HLGC annual lecture will take place November 20, LASS B55 at 6pm. The speaker will be Dr Ian Williams (St John's College, Oxford), who will speak on "Precedent and Sovereignty in Early-Modern Equity: The View from the Star Chamber". Dr Williams has sent the following abstract:
In this lecture I shall investigate the history of precedent in early-modern equity. Precedent played a central role in equity changing from its origin as exceptional discretionary justice to its more familiar form as a body of law within the English legal system. However, the sources for examining the role of precedent in equity are very limited, if we constrain ourselves to the major private law equity courts of Chancery and Exchequer. Using the reports of cases in the criminal equity court of Star Chamber provides a much larger body of sources. Star Chamber material also enables us to consider an early-modern theorisation of equity as an emanation of sovereignty, in which deciding cases could be understood as an aspect of sovereignty and precedent as a form of legislation, and see this legislative activity in operation.

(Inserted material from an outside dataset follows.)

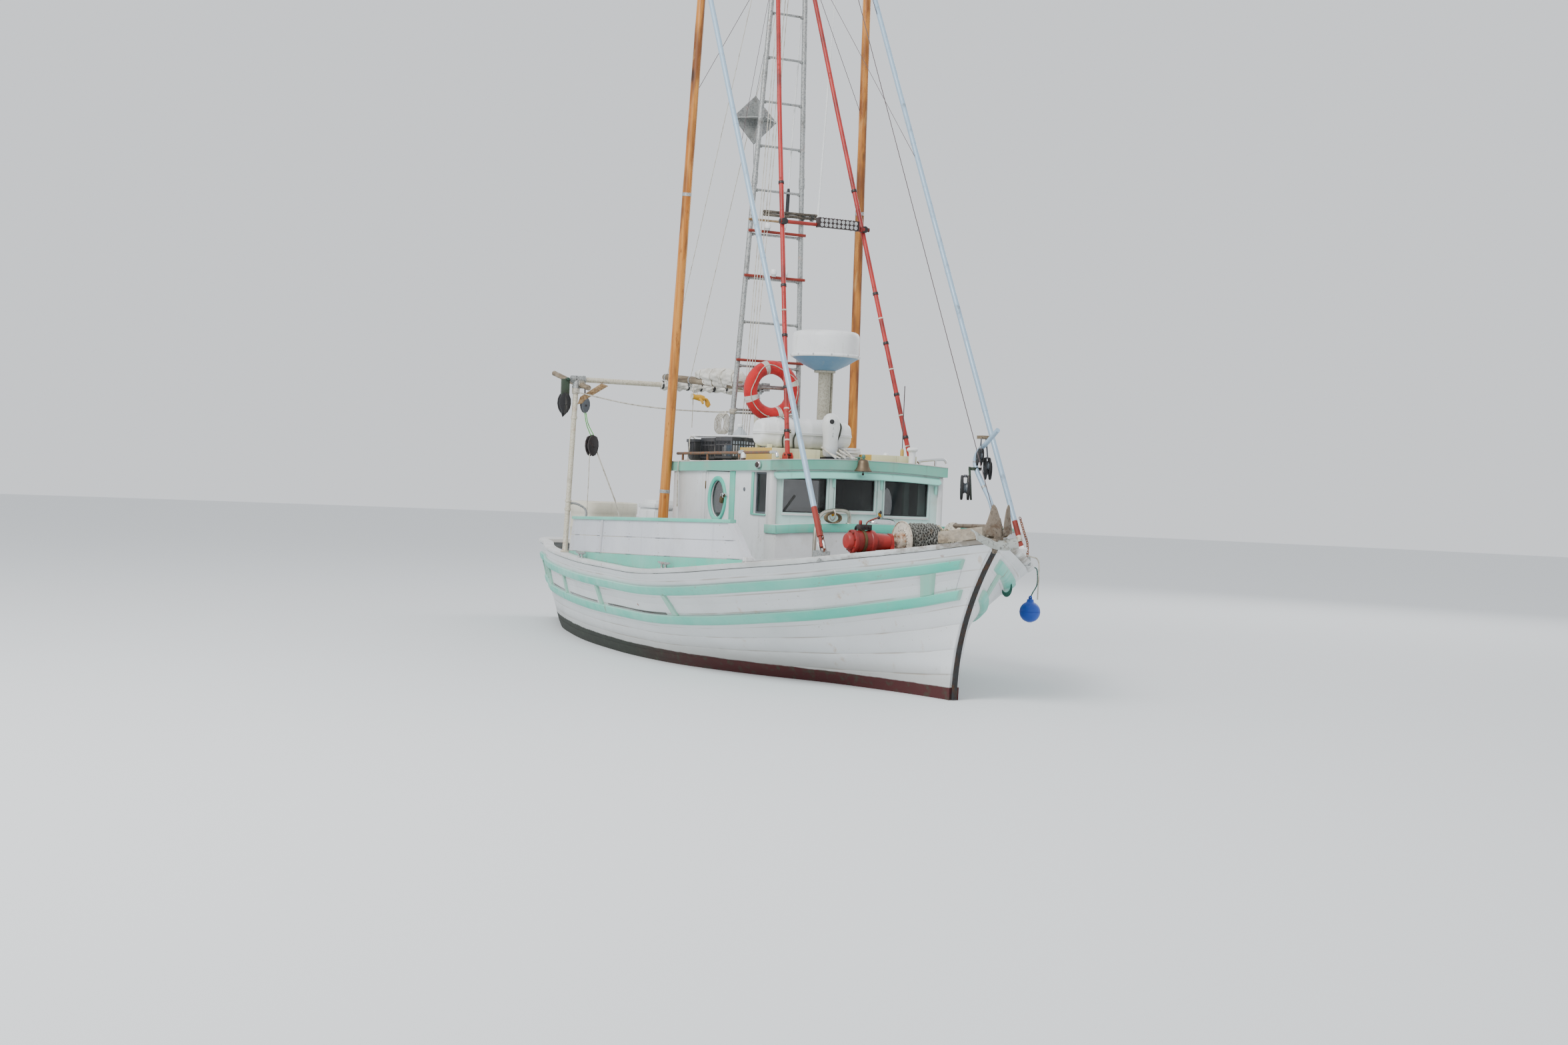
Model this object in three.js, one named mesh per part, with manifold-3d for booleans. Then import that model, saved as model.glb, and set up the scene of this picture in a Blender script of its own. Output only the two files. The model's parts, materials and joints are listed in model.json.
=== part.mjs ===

Ian is a fellow and associate professor in law at St John’s College and the Faculty of Law. Before joining the Faculty he was an associate professor in law at University College London. He teaches in the Faculty’s various legal history papers across the BA and BCL, as well as tutorial teaching in trusts, land law and Roman law. Ian’s research interests are centred on English legal history. He is the editor of the Journal of Legal History and his research was awarded the David Yale prize for an outstanding contribution to the history of the law of England and Wales. Most of his research concerns the early-modern period (sixteenth and seventeenth centuries), although he has published on topics from the late-thirteenth century onwards. He is particularly interested in the interaction between legal practice and more theoretical ideas of law and norms, as well as the communication of law (mostly, but not only, through printed and manuscript texts). At present his work focuses on the court of Star Chamber, for which he is editing a volume of seventeenth century law reports and working on a project about the theory and practice of the court as a provider of criminal equity.